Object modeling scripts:
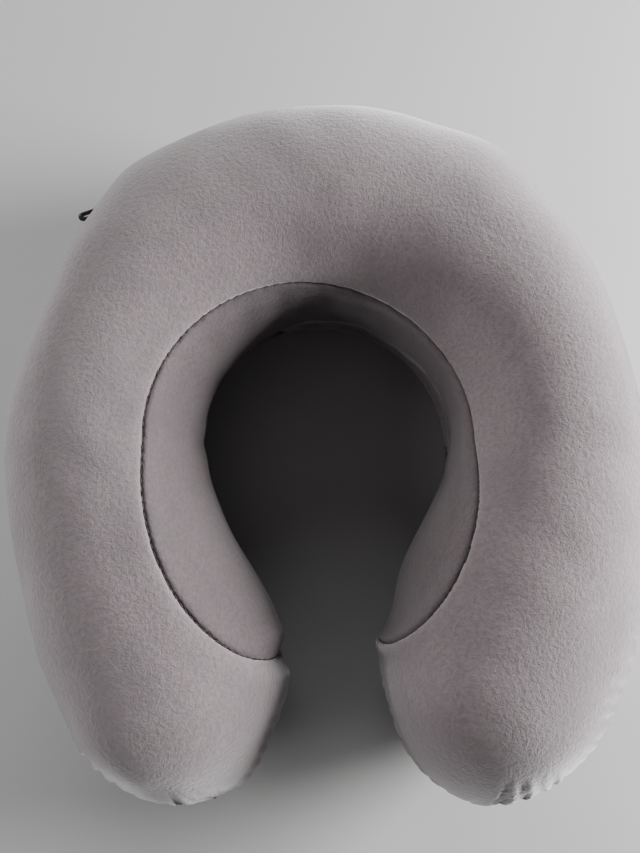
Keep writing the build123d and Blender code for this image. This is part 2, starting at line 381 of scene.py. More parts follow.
def outline_paths():
    """The edge seam seen from above, as points with their length along the seam."""
    right = half_stations()
    outer = [(x + half * dx, y + half * dy) for x, y, dx, dy, half, _ in right]
    inner = [(x - half * dx, y - half * dy) for x, y, dx, dy, half, _ in right]
    loop = [(-x, y) for x, y in outer[:0:-1]] + outer + inner[::-1] + [(-x, y) for x, y in inner[1:]]
    path = np.array(loop)
    length = np.concatenate([[0], np.cumsum(np.linalg.norm(np.diff(path, axis=0), axis=1))])
    return path, length


def length_along(points, path, length):
    """Seam length at the place of the path nearest to each point."""
    tree = kdtree.KDTree(len(path))
    for index, (x, y) in enumerate(path):
        tree.insert((x, y, 0), index)
    tree.balance()
    return np.array([length[tree.find((x, y, 0))[1]] for x, y in points[:, :2]])


def wavy(points, size, seed):
    """Smooth noise between about -1 and 1 at each point, with features of the given size."""
    offset = Vector((seed * 7.3, seed * 3.1, seed * 5.7))
    return np.array([noise.noise(Vector(point) / size + offset) for point in points])


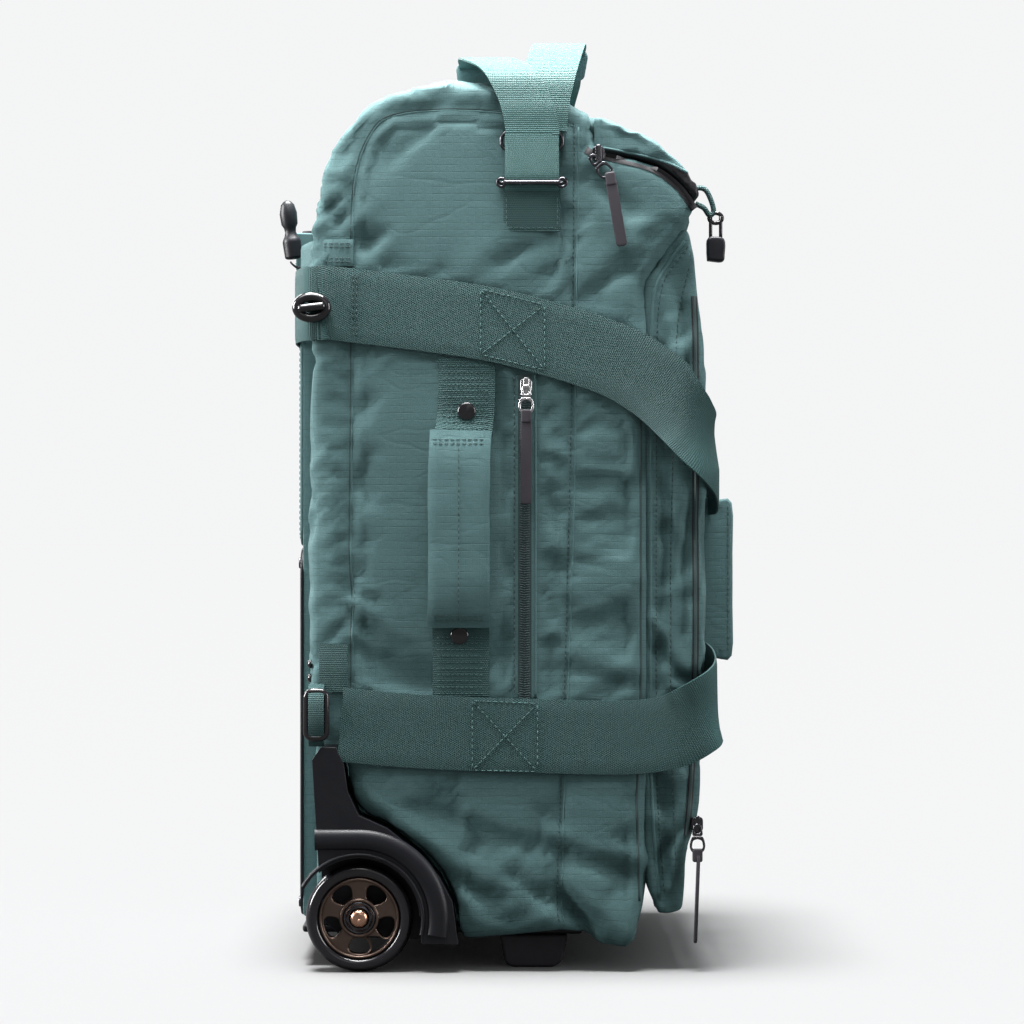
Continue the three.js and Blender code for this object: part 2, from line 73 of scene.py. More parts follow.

#### DIRECTIONS
State the number of lines that contain the string "Blender", with no other words.

#### RESPONSE
2